Malvina is an unincorporated community located in Bolivar County, Mississippi, United States, located approximately 3 mi northwest of Symonds and approximately 9 mi east of Rosedale.

Originally named "Phalia", the town was established in 1887 by Jett Dent, who became the first postmaster. Dent owned a logging company and sawmill, as well as a flat boat with which he plied the waters of the Bogue Phalia, which ran through Phalia.

Phalia was a busy logging town, and the Bogue Phalia was used to run log rafts south to Pace to be milled.

When the Louisville, New Orleans and Texas Railway built a line in the late 1880s between Rosedale and Boyle, a depot, platforms, water tank and wood yard were constructed at Phalia. By 1900, there was a store, two seed houses, and a train that ran twice daily.
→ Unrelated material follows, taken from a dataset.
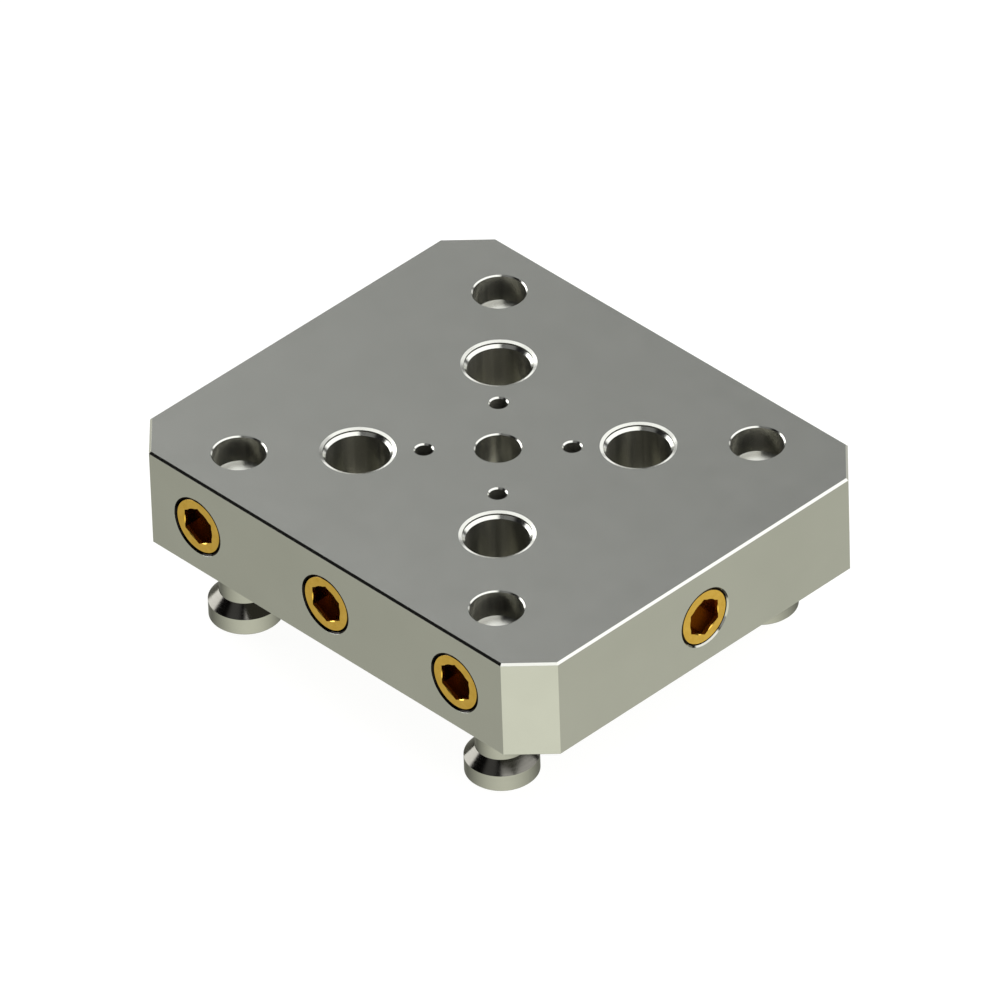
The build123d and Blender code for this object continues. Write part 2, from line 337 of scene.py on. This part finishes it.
def gold_zinc(name, axis, face, inward):
    """Gold zinc on a socket screw whose outer face crosses an axis at a place. Painted shade
    turns it dark brown down the socket and almost black on the chamfer where the thread
    starts."""
    material, tree, shader, coordinates = new_metal(name)
    place = coordinates.outputs["Object"]
    parts = tree.parts(place)
    depth = tree.math("MULTIPLY", tree.math("SUBTRACT", parts[axis], face), inward)
    across = tree.math("ABSOLUTE", parts[1 - axis])
    to_outer = tree.math("ABSOLUTE", tree.math("SUBTRACT", across, outer_screw_x))
    across = tree.math("MINIMUM", across, to_outer)
    level = tree.math("SUBTRACT", parts[2], screw_level)
    across_squared = tree.math("MULTIPLY", across, across)
    level_squared = tree.math("MULTIPLY", level, level)
    radius = tree.math("SQRT", tree.math("ADD", across_squared, level_squared))
    face_radius = screw_radius - SCREW_FACE_CHAMFER
    groove = tree.step(radius, face_radius - GROOVE_BEFORE, face_radius + GROOVE_PAST)
    cloud = tree.noise(place, scale=500.0, detail=3.0)
    coat = tree.mix(tree.spread(cloud, 0, 1), GOLD_DARK, GOLD_LIGHT)
    # Painted shade down the socket and in the groove
    socket_shade_mask = tree.step(depth, *SOCKET_DEPTH)
    colour = tree.mix(socket_shade_mask, coat, SOCKET_PAINTED_SHADE)
    tree.feed(shader.inputs["Base Color"], tree.mix(groove, colour, GROOVE_PAINTED_SHADE))
    grain = tree.noise(place, scale=2200.0, detail=3.0)
    tree.feed(shader.inputs["Roughness"], tree.spread(grain, *GOLD_ROUGHNESS))
    tree.feed(shader.inputs["Normal"], tree.bump(grain, strength=0.05, distance=BUMP_HEIGHT))
    return material


def dress(material, *names):
    """Give each named CAD node this one material."""
    for name in names:
        slots = cad_nodes[name].data.materials
        slots.clear()
        slots.append(material)


def nodes_starting(prefix):
    """The names of the CAD nodes that begin with a prefix."""
    return [name for name in cad_nodes if name.startswith(prefix)]


def dress_everything():
    """One finish for each kind of piece."""
    front_face = screw_low[1]
    side_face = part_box("side_plug")[1][0]
    dress(plate_steel(), "adapter_plate")
    front_gold = gold_zinc("gold_zinc_front", axis=1, face=front_face, inward=1.0)
    dress(front_gold, "drive_screw", "front_left_plug", "front_right_plug")
    side_gold = gold_zinc("gold_zinc_side", axis=0, face=side_face, inward=-1.0)
    dress(side_gold, "side_plug")
    dress(stud_steel(), *nodes_starting("pull_stud"))
    wedge_steel = sliding_steel(
        "wedge_steel",
        dark=(0.36, 0.36, 0.35),
        light=(0.42, 0.42, 0.41),
        rough_low=0.22,
        rough_high=0.32,
    )
    dress(wedge_steel, "drive_wedge")
    dress(wedge_steel, *nodes_starting("cross_rod"), *nodes_starting("wedge_piston"))
    pin_steel = sliding_steel(
        "pin_steel",
        dark=(0.55, 0.55, 0.54),
        light=(0.62, 0.62, 0.60),
        rough_low=0.15,
        rough_high=0.22,
    )
    dress(pin_steel, *nodes_starting("locking_pin"))
    black_oxide = sliding_steel(
        "black_oxide",
        dark=(0.03, 0.03, 0.032),
        light=(0.05, 0.05, 0.05),
        rough_low=0.35,
        rough_high=0.5,
    )
    dress(black_oxide, *nodes_starting("stud_screw"))


# The floor lies a hair below the studs, so that their under faces and the floor don't coincide
FLOOR_GAP = 0.05 * MM
FLOOR_SIZE = 40
FLOOR_GREY = (0.13, 0.13, 0.13, 1)
FLOOR_GLOW = (1, 1, 0.99, 1)
FLOOR_GLOW_STRENGTH = 0.96


def add_floor():
    """A wide pale floor under the pull studs. The steel doesn't mirror it: what the steel
    sees from below is the lower half of the studio round it."""
    bpy.ops.mesh.primitive_plane_add(size=FLOOR_SIZE, location=(0, 0, -FLOOR_GAP))
    floor = bpy.context.object
    floor.name = "floor"
    material = bpy.data.materials.new("pale_floor")
    material.use_nodes = True
    shader = material.node_tree.nodes["Principled BSDF"]
    shader.inputs["Base Color"].default_value = FLOOR_GREY
    shader.inputs["Roughness"].default_value = 0.9
    shader.inputs["Specular IOR Level"].default_value = 0.0
    shader.inputs["Emission Color"].default_value = FLOOR_GLOW
    shader.inputs["Emission Strength"].default_value = FLOOR_GLOW_STRENGTH
    floor.data.materials.append(material)
    floor.visible_glossy = False


def towards(azimuth, elevation):
    """The unit vector at an azimuth, counted from +X towards +Y, and an elevation."""
    a = math.radians(azimuth)
    e = math.radians(elevation)
    return (math.cos(a) * math.cos(e), math.sin(a) * math.cos(e), math.sin(e))


# Soft windows of the studio: azimuth and elevation of the middle, radius, soft edge, strength
WINDOWS = (
    (35, 38, 41, 5, 1.6),
    (0, 60, 29, 3, 1.6),
    (-175, 12, 28, 5, 3.4),
    (136, 37, 47, 3, 1.4),
    (-44, 16, 22, 8, 0.45),
    (97, 2, 12, 6, 1.0),
    (-88, 49, 14, 8, 0.22),
)
DARK_DOME = 0.01

# The studio's lower half: its mean, what it gains towards the camera and towards the right,
# the least that it has, and the share that is left straight below
BELOW_MEAN = 0.60
BELOW_TO_CAMERA = 0.63
BELOW_TO_RIGHT = 0.07
BELOW_LEAST = 0.25
STRAIGHT_BELOW = 0.12
CAMERA_SIDE_AZIMUTH = -44
RIGHT_SIDE_AZIMUTH = 44
BELOW_TINT = (1.0, 1.0, 0.84)
ABOVE_TINT = (1.0, 1.0, 0.98)

# Heights on a unit sphere between which straight below and the horizon blend
STRAIGHT_BELOW_BLEND = (-0.88, -0.74)
HORIZON_BLEND = (-0.06, 0.06)

# The grey card that the top face mirrors, and how its grey falls off, per metre
CARD_AZIMUTH = 136.1
CARD_ELEVATION = 37.4
CARD_DISTANCE = 0.6
CARD_SIZE = 0.5
CARD_GREY = 0.40
CARD_FALL_X = -0.70
CARD_FALL_Y = -1.52
CARD_TINT = (1, 1, 0.97, 1)


def add_card():
    """A grey card behind and above the plate, where the camera sees it in the top face. It
    is brighter towards the front left. Only mirrored light meets it."""
    direction = Vector(towards(CARD_AZIMUTH, CARD_ELEVATION))
    middle = direction * CARD_DISTANCE + Vector((0, 0, plate_top))
    bpy.ops.mesh.primitive_plane_add(size=CARD_SIZE, location=middle)
    card = bpy.context.object
    card.name = "grey_card"
    card.rotation_euler = direction.to_track_quat("Z", "Y").to_euler()
    material = bpy.data.materials.new("card_grey")
    material.use_nodes = True
    tree = Tree(material.node_tree)
    place = tree.node("ShaderNodeNewGeometry").outputs["Position"]
    parts = tree.parts(place)
    from_middle_x = tree.math("SUBTRACT", parts[0], middle.x)
    from_middle_y = tree.math("SUBTRACT", parts[1], middle.y)
    fall_x = tree.math("MULTIPLY", from_middle_x, CARD_GREY * CARD_FALL_X)
    fall_y = tree.math("MULTIPLY", from_middle_y, CARD_GREY * CARD_FALL_Y)
    grey = tree.math("ADD", tree.math("ADD", fall_x, fall_y), CARD_GREY)
    shader = material.node_tree.nodes["Principled BSDF"]
    shader.inputs["Base Color"].default_value = (0, 0, 0, 1)
    shader.inputs["Specular IOR Level"].default_value = 0.0
    shader.inputs["Emission Color"].default_value = CARD_TINT
    tree.feed(shader.inputs["Emission Strength"], grey)
    card.data.materials.append(material)
    card.visible_camera = False
    card.visible_diffuse = False
    card.visible_shadow = False


def add_studio():
    """Light from all round: a dark dome with soft windows, over a pale lower half that is
    brightest towards the camera's side and dark straight below."""
    world = bpy.data.worlds.new("studio")
    world.use_nodes = True
    tree = Tree(world.node_tree)
    look = tree.node("ShaderNodeTexCoord").outputs["Generated"]

    def facing(direction):
        made = tree.node("ShaderNodeVectorMath", operation="DOT_PRODUCT")
        tree.feed(made.inputs[0], look)
        made.inputs[1].default_value = direction
        return made.outputs["Value"]

    above = DARK_DOME
    for azimuth, elevation, radius, edge, strength in WINDOWS:
        dot = facing(towards(azimuth, elevation))
        outer = math.cos(math.radians(radius + edge))
        inner = math.cos(math.radians(radius - edge))
        above = tree.math("MAXIMUM", tree.step(dot, outer, inner, 0.0, strength), above)
    to_camera = facing(towards(CAMERA_SIDE_AZIMUTH, 0))
    to_right = facing(towards(RIGHT_SIDE_AZIMUTH, 0))
    below = tree.math("ADD", tree.math("MULTIPLY", to_camera, BELOW_TO_CAMERA), BELOW_MEAN)
    below = tree.math("ADD", tree.math("MULTIPLY", to_right, BELOW_TO_RIGHT), below)
    below = tree.math("MAXIMUM", below, BELOW_LEAST)
    height = tree.parts(look)[2]
    not_straight = tree.step(height, *STRAIGHT_BELOW_BLEND)
    below = tree.math("MULTIPLY", below, tree.blend(not_straight, STRAIGHT_BELOW, 1.0))
    upper = tree.step(height, *HORIZON_BLEND)
    strength = tree.blend(upper, below, above)
    tint = tree.mix(upper, BELOW_TINT, ABOVE_TINT)
    background = world.node_tree.nodes["Background"]
    tree.feed(background.inputs["Color"], tint)
    tree.feed(background.inputs["Strength"], strength)
    bpy.context.scene.world = world


add_camera()
dress_everything()
add_floor()
add_card()
add_studio()
bpy.context.scene.view_settings.view_transform = "Standard"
In 1901, the town's name was changed to Malvina, after Malvina Yeager Scott.

A post office operated under the name Phalia from 1887 to 1901 and under the name Malvina from 1901 to 1956.

A dirt road ran from Rosedale to Merigold, and passed through Malvina. In 1906, the Board of Supervisors began county-wide gravel road construction.

In the 1920s, a wooden three-way bridge was built in Malvina over the confluence of the Lane Bayou and Bogue Phalia. It was one of the few three-way bridges in the world, and was torn down and replaced by a modern bridge in 1972.